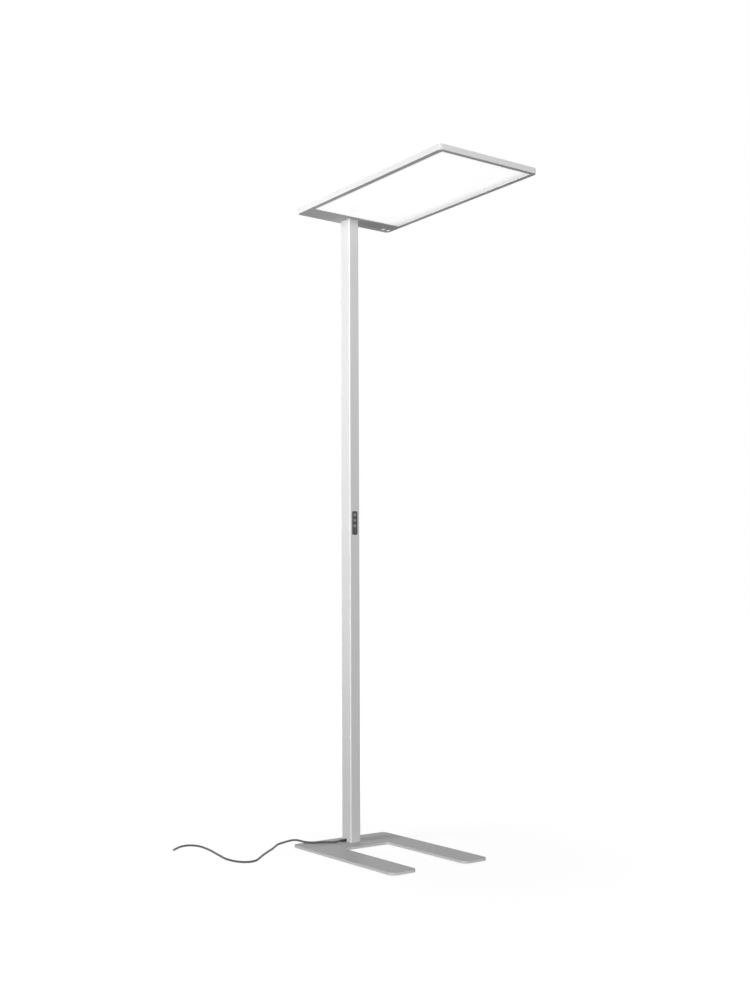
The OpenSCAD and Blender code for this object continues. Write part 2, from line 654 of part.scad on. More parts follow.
// Centripetal smoothing is not needed at these even steps: each step gets
// one extra ring, on the smooth curve through its neighbours.
function at(i) = cord_pts[max(0, min(len(cord_pts) - 1, i))];
function mid(i) = (-at(i - 1) + 9 * at(i) + 9 * at(i + 1) - at(i + 2)) / 16;
cord_path = [for (i = [0:len(cord_pts) - 1]) each i < len(cord_pts) - 1 ? [at(i), mid(i)] : [at(i)]];
function unit(v) = v / norm(v);
function dir(i) = i == 0 ? [0, -1, 0] : unit(cord_path[min(i + 1, len(cord_path) - 1)] - cord_path[i - 1]);
function ring(i, r) = let(t = dir(i), s = unit(cross(t, [0, 0, 1])), u = cross(s, t))
    [for (k = [0:cord_sides - 1]) let(a = 360 * (k + 0.5) / cord_sides) cord_path[i] + r * (cos(a) * s + sin(a) * u)];

module mains_cord() color([0.26, 0.26, 0.27]) {
    n = len(cord_path);
    m = cord_sides;
    polyhedron(
        points = [for (i = [0:n - 1]) each ring(i, cord_d / 2)],
        faces = concat([[for (k = [m - 1:-1:0]) k]],
            [for (i = [0:n - 2], k = [0:m - 1]) each [
                [i * m + k, i * m + (k + 1) % m, (i + 1) * m + (k + 1) % m],
                [i * m + k, (i + 1) * m + (k + 1) % m, (i + 1) * m + k]]],
            [[for (k = [0:m - 1]) (n - 1) * m + k]]));
}

in_row_frame() {
    base_plate();
    base_pads();
    base_screws();
    post_tube();
    cord_gland();
    control_housing();
    button_brighter();
    button_power();
    button_dimmer();
    panel_window();
    control_board();
    tact_switches();
    control_lead();
    mains_lead();
    head_frame();
    head_bracket();
    head_screws();
    lead_grommet();
    diffuser();
    light_guide();
    reflector_sheet();
    heat_plate();
    backing_pad();
    led_strip_near();
    led_strip_far();
    top_cover();
    cover_screws();
    driver();
    driver_screws();
    terminal_block();
    sensor_board();
    sensor_lenses();
    sensor_lights();
    mains_cord();
}
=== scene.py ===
"""Looks of the office floor lamp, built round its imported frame.

Everything is in metres and in the frame's own axes: +X along the head and the
base's legs, +Y to the left, +Z up, with the floor at zero.
"""

import logging
import math
from contextlib import contextmanager
from dataclasses import dataclass, field
from enum import Enum
from typing import Callable, Iterator, Sequence

import bmesh
import bpy
from mathutils import Matrix, Vector


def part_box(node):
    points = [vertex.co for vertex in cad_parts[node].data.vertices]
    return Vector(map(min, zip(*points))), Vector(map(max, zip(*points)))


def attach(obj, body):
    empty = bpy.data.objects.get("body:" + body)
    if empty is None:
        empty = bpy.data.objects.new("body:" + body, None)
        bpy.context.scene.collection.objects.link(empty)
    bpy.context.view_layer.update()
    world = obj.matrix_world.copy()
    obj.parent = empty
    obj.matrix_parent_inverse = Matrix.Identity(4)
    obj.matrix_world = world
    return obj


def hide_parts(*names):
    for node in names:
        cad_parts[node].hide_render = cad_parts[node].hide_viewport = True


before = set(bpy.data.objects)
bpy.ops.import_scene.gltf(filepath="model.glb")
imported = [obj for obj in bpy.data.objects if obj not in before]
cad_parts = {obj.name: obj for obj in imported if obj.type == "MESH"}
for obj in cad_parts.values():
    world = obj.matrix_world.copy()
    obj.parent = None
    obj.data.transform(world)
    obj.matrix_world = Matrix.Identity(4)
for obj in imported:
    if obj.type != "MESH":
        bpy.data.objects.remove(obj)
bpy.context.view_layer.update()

LOG = logging.getLogger("floor_lamp")
MM = 0.001
NEAR = 0.1 * MM  # how near a plane something counts as lying in it
ALONG = 0.999  # the least share of an edge's run that counts as parallel
WELD = 2e-6  # vertices nearer to each other than this become one
POST_AXIS_X = -0.305  # the post's axis
PANEL_Z = 978 * MM  # the control panel's middle
# The middles of the post's four screw channels.
CHANNELS = [
    (POST_AXIS_X + sx * 18.65 * MM, sy * 12.65 * MM) for sx in (-1, 1) for sy in (-1, 1)
]

Vec = tuple[float, float, float]
Number = float | int
Pairs = Sequence[tuple[float, float]]


# ---------------------------------------------------------------- modelling


class Pick(Enum):
    """What a selection is made of."""

    FACE = "FACE"
    EDGE = "EDGE"
    VERT = "VERT"


class Facing(Enum):
    """The way in which a turned piece's axis points, as Euler angles."""

    UP = (0.0, 0.0, 0.0)
    DOWN = (math.pi, 0.0, 0.0)
    FORWARD = (0.0, math.pi / 2, 0.0)
    RIGHT = (math.pi / 2, 0.0, 0.0)


@dataclass(frozen=True)
class Spot:
    """Where a face or an edge lies: its middle, and its normal or run."""

    at: Vector
    way: Vector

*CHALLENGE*
Your task is to transcribe only the lines from the line containing "module mains_cord() color([0.26, 0.26, 0.27])" through the line containing "before = set(bpy.data.objects)", word for word.

*ANSWER TO THIS TASK*
module mains_cord() color([0.26, 0.26, 0.27]) {
    n = len(cord_path);
    m = cord_sides;
    polyhedron(
        points = [for (i = [0:n - 1]) each ring(i, cord_d / 2)],
        faces = concat([[for (k = [m - 1:-1:0]) k]],
            [for (i = [0:n - 2], k = [0:m - 1]) each [
                [i * m + k, i * m + (k + 1) % m, (i + 1) * m + (k + 1) % m],
                [i * m + k, (i + 1) * m + (k + 1) % m, (i + 1) * m + k]]],
            [[for (k = [0:m - 1]) (n - 1) * m + k]]));
}

in_row_frame() {
    base_plate();
    base_pads();
    base_screws();
    post_tube();
    cord_gland();
    control_housing();
    button_brighter();
    button_power();
    button_dimmer();
    panel_window();
    control_board();
    tact_switches();
    control_lead();
    mains_lead();
    head_frame();
    head_bracket();
    head_screws();
    lead_grommet();
    diffuser();
    light_guide();
    reflector_sheet();
    heat_plate();
    backing_pad();
    led_strip_near();
    led_strip_far();
    top_cover();
    cover_screws();
    driver();
    driver_screws();
    terminal_block();
    sensor_board();
    sensor_lenses();
    sensor_lights();
    mains_cord();
}
=== scene.py ===
"""Looks of the office floor lamp, built round its imported frame.

Everything is in metres and in the frame's own axes: +X along the head and the
base's legs, +Y to the left, +Z up, with the floor at zero.
"""

import logging
import math
from contextlib import contextmanager
from dataclasses import dataclass, field
from enum import Enum
from typing import Callable, Iterator, Sequence

import bmesh
import bpy
from mathutils import Matrix, Vector


def part_box(node):
    points = [vertex.co for vertex in cad_parts[node].data.vertices]
    return Vector(map(min, zip(*points))), Vector(map(max, zip(*points)))


def attach(obj, body):
    empty = bpy.data.objects.get("body:" + body)
    if empty is None:
        empty = bpy.data.objects.new("body:" + body, None)
        bpy.context.scene.collection.objects.link(empty)
    bpy.context.view_layer.update()
    world = obj.matrix_world.copy()
    obj.parent = empty
    obj.matrix_parent_inverse = Matrix.Identity(4)
    obj.matrix_world = world
    return obj


def hide_parts(*names):
    for node in names:
        cad_parts[node].hide_render = cad_parts[node].hide_viewport = True


before = set(bpy.data.objects)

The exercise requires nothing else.